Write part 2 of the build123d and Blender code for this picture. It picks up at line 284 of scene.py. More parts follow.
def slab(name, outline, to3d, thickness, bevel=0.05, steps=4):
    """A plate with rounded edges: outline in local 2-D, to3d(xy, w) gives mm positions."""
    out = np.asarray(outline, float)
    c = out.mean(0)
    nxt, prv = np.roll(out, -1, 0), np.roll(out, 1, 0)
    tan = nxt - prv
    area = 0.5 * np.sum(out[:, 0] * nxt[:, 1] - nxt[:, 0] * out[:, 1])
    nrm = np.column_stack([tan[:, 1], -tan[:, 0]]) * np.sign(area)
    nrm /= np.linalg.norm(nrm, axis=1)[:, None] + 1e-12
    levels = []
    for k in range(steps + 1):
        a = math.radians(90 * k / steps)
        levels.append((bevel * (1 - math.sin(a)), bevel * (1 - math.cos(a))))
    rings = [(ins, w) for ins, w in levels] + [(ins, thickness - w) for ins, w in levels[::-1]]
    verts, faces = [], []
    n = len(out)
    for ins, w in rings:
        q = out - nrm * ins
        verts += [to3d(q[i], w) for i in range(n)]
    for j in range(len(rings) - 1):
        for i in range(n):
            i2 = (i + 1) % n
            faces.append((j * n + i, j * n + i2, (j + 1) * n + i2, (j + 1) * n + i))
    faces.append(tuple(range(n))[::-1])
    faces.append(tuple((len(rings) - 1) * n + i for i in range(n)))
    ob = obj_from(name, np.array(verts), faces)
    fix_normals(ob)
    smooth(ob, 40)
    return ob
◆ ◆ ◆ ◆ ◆
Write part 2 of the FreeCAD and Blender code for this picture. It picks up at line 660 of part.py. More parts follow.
◆ ◆ ◆ ◆ ◆
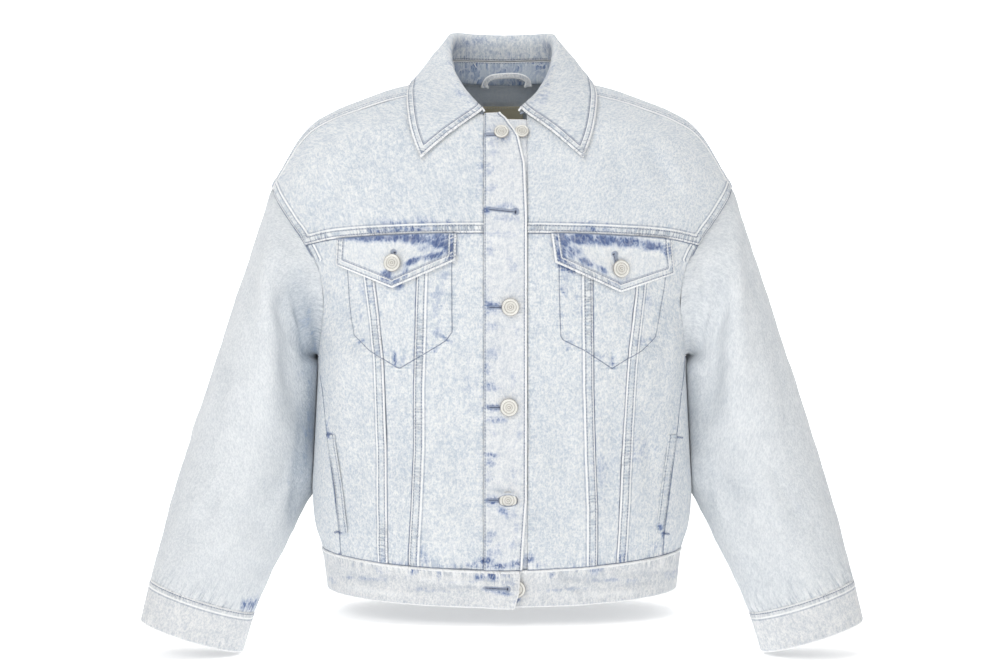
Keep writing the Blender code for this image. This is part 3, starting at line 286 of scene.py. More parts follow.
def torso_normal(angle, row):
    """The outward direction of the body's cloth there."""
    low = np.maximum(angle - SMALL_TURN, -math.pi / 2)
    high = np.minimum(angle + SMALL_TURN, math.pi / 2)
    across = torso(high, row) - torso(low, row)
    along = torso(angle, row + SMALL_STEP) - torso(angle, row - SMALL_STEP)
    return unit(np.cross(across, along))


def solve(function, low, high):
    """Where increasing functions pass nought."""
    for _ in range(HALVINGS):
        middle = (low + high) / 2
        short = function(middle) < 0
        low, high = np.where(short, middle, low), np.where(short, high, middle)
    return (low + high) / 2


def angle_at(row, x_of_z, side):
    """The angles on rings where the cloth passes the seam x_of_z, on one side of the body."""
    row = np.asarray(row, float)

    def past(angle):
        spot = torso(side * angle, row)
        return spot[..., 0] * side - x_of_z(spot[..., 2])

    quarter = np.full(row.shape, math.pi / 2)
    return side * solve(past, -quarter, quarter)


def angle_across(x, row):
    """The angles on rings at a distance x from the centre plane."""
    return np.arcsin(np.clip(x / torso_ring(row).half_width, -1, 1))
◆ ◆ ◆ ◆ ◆
▸ PROMPT
Will you return exactly the lines above from the one with "Keep writing the" down to the one with "return np.arcsin(np.clip(x /", counting both as part of the range?

▸ RESULT OF THE EXERCISE
Keep writing the Blender code for this image. This is part 3, starting at line 286 of scene.py. More parts follow.
def torso_normal(angle, row):
    """The outward direction of the body's cloth there."""
    low = np.maximum(angle - SMALL_TURN, -math.pi / 2)
    high = np.minimum(angle + SMALL_TURN, math.pi / 2)
    across = torso(high, row) - torso(low, row)
    along = torso(angle, row + SMALL_STEP) - torso(angle, row - SMALL_STEP)
    return unit(np.cross(across, along))


def solve(function, low, high):
    """Where increasing functions pass nought."""
    for _ in range(HALVINGS):
        middle = (low + high) / 2
        short = function(middle) < 0
        low, high = np.where(short, middle, low), np.where(short, high, middle)
    return (low + high) / 2


def angle_at(row, x_of_z, side):
    """The angles on rings where the cloth passes the seam x_of_z, on one side of the body."""
    row = np.asarray(row, float)

    def past(angle):
        spot = torso(side * angle, row)
        return spot[..., 0] * side - x_of_z(spot[..., 2])

    quarter = np.full(row.shape, math.pi / 2)
    return side * solve(past, -quarter, quarter)


def angle_across(x, row):
    """The angles on rings at a distance x from the centre plane."""
    return np.arcsin(np.clip(x / torso_ring(row).half_width, -1, 1))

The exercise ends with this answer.